I believe that the value in the Best Foreign language film category lies in the fact that without this award, most foreign language films would be overlooked by the Academy simply for being in a non-English language. This would be a massive shame; to put it simply, the majority of films nominated in the Best Foreign language film category at the Oscars tend to be better films. And by better, I mean being more original and less commercialised, even with a much lower budget. This year’s nominated films focus on subject matters such as a 12-year-old boy in Beirut, who is deeply resentful about the poverty he lives in and sues his parents for the fact that he has been born (Capernaum) and a family that relies on shoplifting to survive their life of poverty (Shoplifters).
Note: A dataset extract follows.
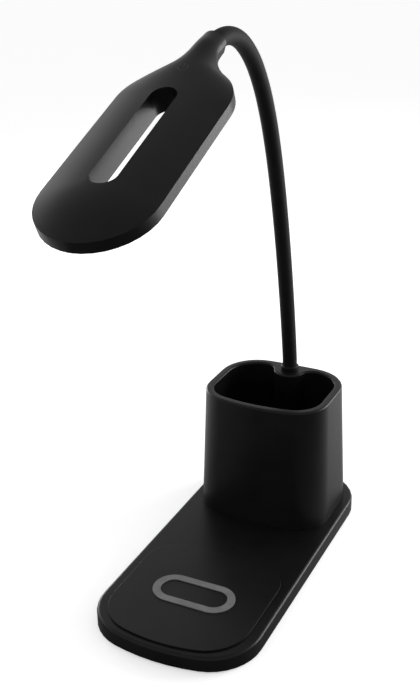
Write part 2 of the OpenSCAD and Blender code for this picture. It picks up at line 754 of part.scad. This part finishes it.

Unlike the films nominated for Best Picture at the Oscars, foreign language films also tend not to star any big names, which underlines the fact that the domestic box office success these films may have is down to the quality of the film alone, rather than due to the ‘star quality’ of the principal actors. This quality so often propels average films to receive Best Picture Nominations (see Bridge of Spies or American Sniper). Capernaum’s director Nadine Labaki even made the ingenious decision to cast only non-professionals, who played characters whose lives are closely related to their own. This gave the audience an at times emotionally intense but always authentic look at how extremely impoverished conditions affect the childlike innocence of the young protagonist.
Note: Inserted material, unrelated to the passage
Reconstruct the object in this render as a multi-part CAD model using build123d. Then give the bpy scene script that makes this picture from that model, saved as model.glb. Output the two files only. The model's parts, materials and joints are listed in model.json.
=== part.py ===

“foreign language films focus on less widely told stories”

The Best Foreign Language film category also gives a platform for talented up and coming directors to attract the attention of Hollywood studios. For example, many directors that that have directed a film nominated in the Best Foreign Language film category have gone on to be nominated or won the Award for Best Director at the Oscars. This list includes Ang Lee, whose win for Crouching Tiger, Hidden Dragon in 2000 propelled him to be chosen to direct several successful films, including Brokeback Mountain and Life of Pi, for which he both won Best Director at the Oscars.

Furthermore, the films nominated for Best Picture, this year and in the past, have often either been biopics of famous people, men’s stories of triumph/deterioration or both (see Bohemian Rhapsody, Gladiator or The King’s Speech). On the other hand, foreign language films focus on less widely told stories, with themes including the importance of family and women’s narratives featuring more significantly in the last couple of years. In Roma, the protagonists are all resilient young women and in Wadjda, an utterly moving directional debut by Saudi Arabia’s first female director Haifaa al-Mansour, the main protagonist is a 10-year-old girl who dreams of owning a bike and fights against society’s standards that girls shouldn’t be riding bikes.
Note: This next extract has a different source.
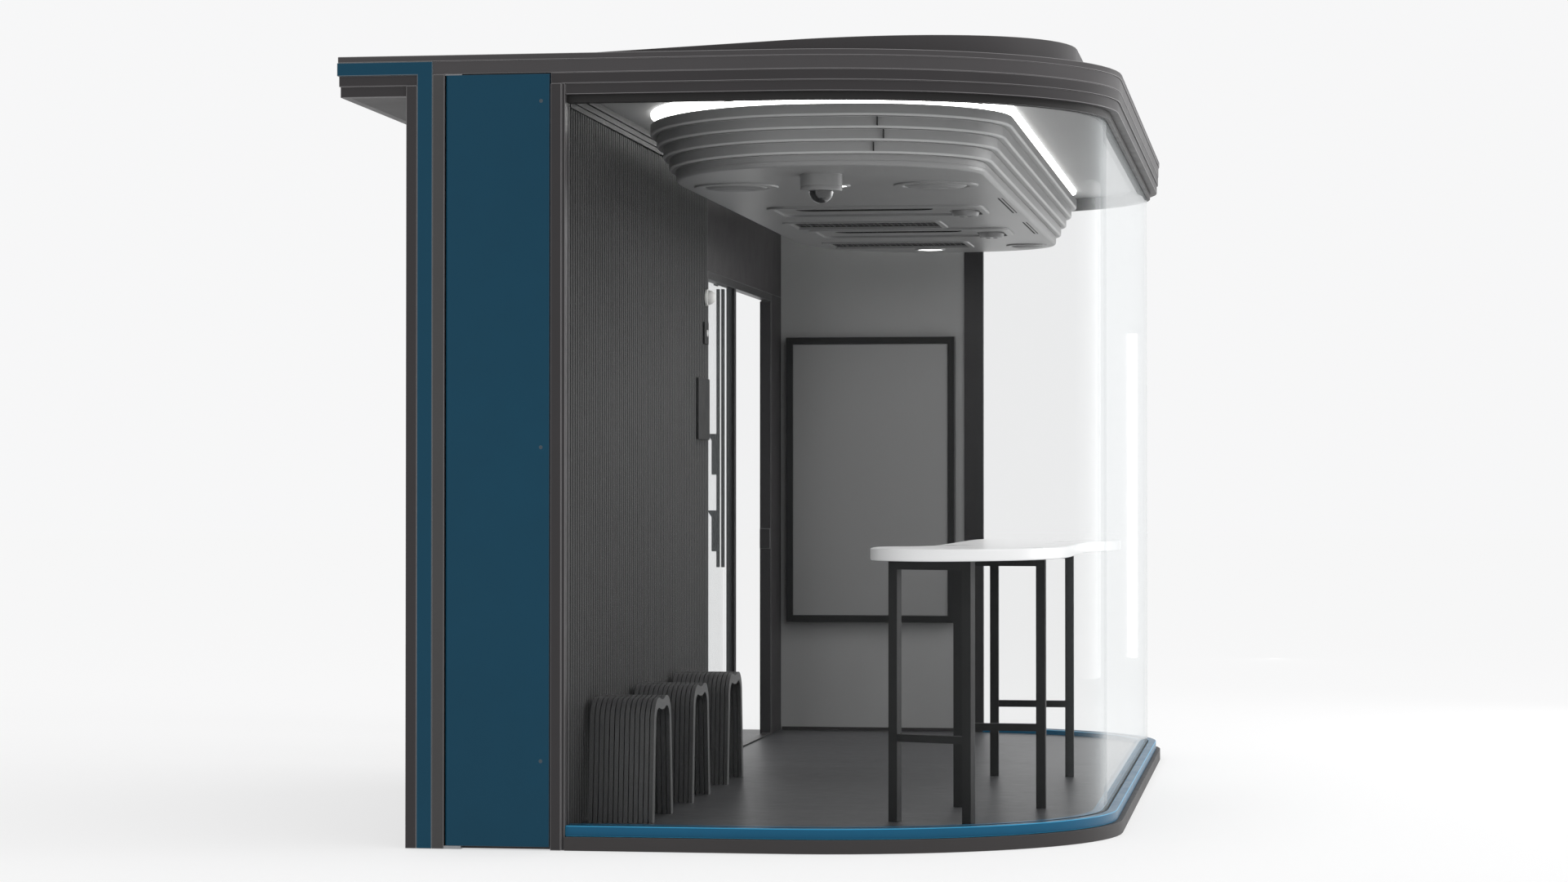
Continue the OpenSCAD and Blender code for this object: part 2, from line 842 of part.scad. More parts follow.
// ---- furniture --------------------------------------------------------------------------------------
table_z = floor_z + table_h;
table_gap = 18;
table_x = x_side - glass_in - glass_t - table_gap;
table_y = -y_end + 189;
leg_pairs = [[[-735, 398], [-450, 283]], [[-559, 1029], [-237, 1017]], [[-547, 2513], [-224, 2513]]];

// Guide points of the top's edge, from the near lobe round to the far one: in from the glass, then along.
top_guide = [[-830, 510], [-810, 170], [-560, 0], [-310, 200], [-120, 570], [-118, 1370], [-118, 2070],
    [-10, 2240], [0, 2720], [-130, 2800], [-510, 2750], [-638, 2630], [-634, 1870], [-634, 1070],
    [-650, 720], [-810, 670]];

// Closed smooth curve that touches the middle of each side of the guide.
function smooth(g, n) = [for (i = [0:len(g) - 1], j = [0:n - 1])
    let (t = j / n, a = g[i], b = g[(i + 1) % len(g)], c = g[(i + 2) % len(g)])
    (1 - t) * (1 - t) * (a + b) / 2 + 2 * t * (1 - t) * b + t * t * (b + c) / 2];

module table_top() {
    color("white") translate([table_x, table_y]) slab(table_z - top_t, table_z)
        polygon(smooth(top_guide, 5));
}

stretcher_z = 298;
stretcher_h = 28;

module leg_pair(a, b) {
    angle = atan2(b[1] - a[1], b[0] - a[0]);
    span = norm(b - a);
    translate([a[0], a[1], floor_z]) rotate(angle) {
        for (x = [0, span]) translate([x - tube / 2, -tube / 2, 0]) cube([tube, tube, table_h - top_t]);
        translate([tube / 2, -tube / 2 + 4, stretcher_z]) cube([span - tube, tube - 8, stretcher_h]);
        translate([tube / 2, -tube / 2, table_h - top_t - tube]) cube([span - tube, tube, tube]);
    }
}

module table_frame() {
    color("#232323") translate([table_x, table_y]) for (p = leg_pairs) leg_pair(p[0], p[1]);
}

slat_pitch = 18.9;
slat_t = 15;
stool_gap = 268;
stool_x = x_wall + stool_gap;
stool_band = 38;
stool_y0 = -y_end + 369;
stool_lean = 36;
shoulder = 95;
dip = 10;
dip_r = 190;
rod_r = 7;
rod_in = 34;
rod_z = 150;

// Outline of a slat set in by d: legs that lean in and round shoulders.
module stool_outline(d) {
    top = stool_h - shoulder;
    flat = stool_l - 2 * (stool_lean + shoulder);
    polygon([[d, -d], [stool_l - d, -d], [stool_l - stool_lean - d, top], [stool_lean + d, top]]);
    for (y = [stool_lean + shoulder, stool_l - stool_lean - shoulder])
        translate([y, top]) circle(r = shoulder - d);
    translate([stool_lean + shoulder, top]) square([flat, shoulder - d]);
}

// A slat is a band of even width whose seat dips along one arc.
module stool_profile() {
    difference() {
        stool_outline(0);
        translate([stool_l / 2, stool_h + dip_r - dip]) circle(r = dip_r);
        difference() {
            stool_outline(stool_band);
            translate([stool_l / 2, stool_h + dip_r - dip]) circle(r = dip_r + stool_band);
        }
    }
}

module stool() {
    for (i = [0:slats - 1])
        translate([stool_x - slat_t - i * slat_pitch, 0, floor_z]) rotate([90, 0, 90])
            linear_extrude(slat_t) stool_profile();
    for (p = [[rod_in, rod_z], [stool_l - rod_in, rod_z], [stool_l / 2, stool_h - dip - stool_band / 2]])
        for (i = [1:slats - 1])
            translate([stool_x - i * slat_pitch, p[0], floor_z + p[1]]) rotate([0, 90, 0])
                cylinder(r = rod_r, h = slat_pitch - slat_t);
}

module stools() {
    color("#3a3a3a") for (i = [0:2]) translate([0, stool_y0 + i * stool_pitch, 0]) stool();
}

// ---- devices on the end of the ribbed wall ----------------------------------------------------------
button_y = y_jamb - 60;
button_z = 1997;
button_r = 15;
box_t = 12;
plate_t = 9;
button_t = 8;
button_x = x_wall + 4;
sensor_z = 2158;

// From the bottom up: a control box, the call button's plate and a round sensor.
module wall_devices() {
    color("#2a2a2a") block(x_wall + fit, x_wall + box_t, y_jamb - 300, y_jamb - 12, 1520, 1792);
    color("#333333") difference() {
        block(x_wall + fit, x_wall + plate_t, button_y - 60, button_y + 40, button_z - 49, button_z + 50);
        translate([x_wall + 1.5, button_y, button_z]) rotate([0, 90, 0])
            cylinder(r = button_r + fit, h = plate_t);
    }
    color("white") translate([x_wall + fit, y_jamb - 50, sensor_z]) rotate([0, 90, 0]) {
        cylinder(r = 38, h = 12);
        translate([0, 0, 12]) intersection() {
            sphere(r = 33);
            translate([0, 0, 20]) cube([80, 80, 40], center = true);
        }
    }
}

module call_button() {
    color("gainsboro") translate([button_x, button_y, button_z]) rotate([0, 90, 0])
        cylinder(r = button_r, h = button_t);
}

base_slab();
base_sill();
floor_deck();
glass_shoe();
glass_near();
glass_side();
glass_far();
glass_joints();
head_channel();
ceiling_panel();
roof_joists();
roof_deck();
roof_cap();
fascia_band();
fascia_mid();
fascia_low();
canopy_soffit();
corner_posts();
portal_band();
portal_strip();
end_post();
service_door();
service_hinges();
cam_lock_low();
cam_lock_mid();
cam_lock_top();
street_panels();
cabinet_end();
wall_backing();
ribbed_wall();
air_unit();
air_fan();
power_board();
door_header();
door_frame();
sidelight_glass();
leaf_glass();
leaf_rail();
leaf_hanger();
side_panel();
end_wall();
mullion();
display_frame();
display_screen();
ceiling_unit();
cove_light();
air_louvre_near();
air_louvre_far();
air_grilles();
nozzle_near();
nozzle_far();
camera_base();
camera_ball();
downlights();
speakers();
table_top();
table_frame();
stools();
wall_devices();
call_button();
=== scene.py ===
import json
from math import radians

import bmesh
import bpy
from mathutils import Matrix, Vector


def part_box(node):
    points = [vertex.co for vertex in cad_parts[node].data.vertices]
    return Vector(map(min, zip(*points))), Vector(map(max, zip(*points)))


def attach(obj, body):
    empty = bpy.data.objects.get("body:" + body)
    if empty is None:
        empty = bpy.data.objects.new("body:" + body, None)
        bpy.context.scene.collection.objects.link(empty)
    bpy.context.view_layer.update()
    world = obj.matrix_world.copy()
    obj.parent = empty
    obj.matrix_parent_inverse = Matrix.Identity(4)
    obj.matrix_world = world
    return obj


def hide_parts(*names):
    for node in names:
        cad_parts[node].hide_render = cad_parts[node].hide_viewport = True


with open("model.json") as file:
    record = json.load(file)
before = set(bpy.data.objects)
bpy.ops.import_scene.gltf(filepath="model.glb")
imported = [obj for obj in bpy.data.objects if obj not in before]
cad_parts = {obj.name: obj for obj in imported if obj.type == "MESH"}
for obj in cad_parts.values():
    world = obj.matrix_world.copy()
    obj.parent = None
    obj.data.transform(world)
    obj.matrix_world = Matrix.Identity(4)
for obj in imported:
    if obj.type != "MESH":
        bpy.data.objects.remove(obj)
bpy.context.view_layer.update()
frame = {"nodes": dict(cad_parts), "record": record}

# ---- studio ------------------------------------------------------------------------------------------------
# A low, long view along the cabin from its near end, a pale floor, and soft light that comes mostly from the
# glass side and from behind, so that the near face stays in shade.
bpy.ops.object.camera_add(location=(2.058, -15.05, 1.3), rotation=(radians(90.788), 0, radians(8.391)))
camera = bpy.context.object
camera.data.lens = 80
camera.data.sensor_width = 36
camera.data.clip_end = 400
bpy.context.scene.camera = camera
bpy.context.scene.view_settings.view_transform = "Standard"

world = bpy.data.worlds.new("studio")
bpy.context.scene.world = world
world.use_nodes = True
world.node_tree.nodes["Background"].inputs["Color"].default_value = (0.93, 0.93, 0.935, 1)
world.node_tree.nodes["Background"].inputs["Strength"].default_value = 1.0


def studio_light(name, place, target, size, power):
    bpy.ops.object.light_add(type="AREA", location=place)
    light = bpy.context.object
    light.name = name
    light.rotation_euler = (Vector(target) - Vector(place)).to_track_quat("-Z", "Y").to_euler()
    light.data.shape = "RECTANGLE"
    light.data.size, light.data.size_y = size
    light.data.energy = power
    light.visible_camera = False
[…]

A still from the 2012 Saudi Arabian film Wadjda

However, there are some problems with the Best Foreign Language Film category. When awarding nominations in this category, central European language films tend to receive far more nominations from the Academy: Italy, France and Spain are the Top 3 of all time winners in this category, with 30 wins in total. This means that films made in Asia, Africa or Oceania tend to be overlooked by the Academy in favour of European films. For example, Israel has received the largest number of nominations (10) without ever winning. Asian countries such as China and India have prolific and successful film industries but are seldom nominated in the Best Foreign Language category, scoring only 2 and 3 nominations respectively. Shoplifters directed by Hirokazu Kore-eda, which won the Palme d’Or at this year’s Cannes Film Festival is Japan’s first nomination in the Best Foreign Language Film since Departures won in 2008. Meanwhile, only three African countries (Algeria, South Africa and Ivory Coast) have ever won an award for Best Foreign Language film, with only South Africa’s entry, Tsotsi, being in an African language.

The rules regarding which film can be submitted for the Best Foreign Language film category is also a problem. At the Oscars, the film not only has to be in a foreign language but also has to have no ties to any American production companies. So, for example whilst the hugely successful The Passion of the Christ was entirely in Aramaic, Latin, and Hebrew, it could not be nominated for Best Foreign Language Film, as it was created by Icon Productions, an American company. This differs from the Golden Globes’ rules for eligibility for Best Foreign Language Film, which only requires the film to be in a non-English language.

“they have almost no chance of winning against Hollywood heavyweights”

One way in which the Best Foreign Language film category could be improved is by creating separate acting categories for the actors and actresses starring in non-English language films. Whilst some have been nominated at the Oscars in the main acting categories in the past, including Best Actress Nominations for Catalina Sandino Moreno for Maria Full of Grace in 2004 and Isabelle Huppert for Elle in 2016, it is rare and they have almost no chance of winning against Hollywood heavyweights such as Meryl Streep and Kate Winslet. This is all the more the case if their film is not even nominated for Best Foreign Language film.

However, there is also an argument to scrap the Best Foreign Language film category completely and instead replace it with a category titled ‘Best Film under a certain budget’. This would still allow most foreign language films to be nominated, as winners in the past have had fairly low budgets including 2015 Best Foreign Language film winner Son of Saul, which only had a budget of 1.5 million Euros; conversely, this category would not rule out any excellent independent films with a low budget that are in the English language. British films released in the last couple of years which deserved to have global recognition include Francis Lee’s feature directorial debut God’s Own Country which won the world cinema directing award at the 2017 Sundance Film Festival and Ken Loach’s I, Daniel Blake which won the Palme d’Or at the 2016 Cannes Film Festival. With a category like this, independent films may receive much more international recognition; this could pave the way for the actors and actresses in these films to also be nominated in the main acting categories.

All in all, the foreign language film category as a whole is still incredibly valuable, not just for the talented actors and directors who may finally be noticed by studios and producers, but also for fans of foreign language films like me. It gives us a guide to which films are the ones to watch, which may otherwise have slipped completely under the radar.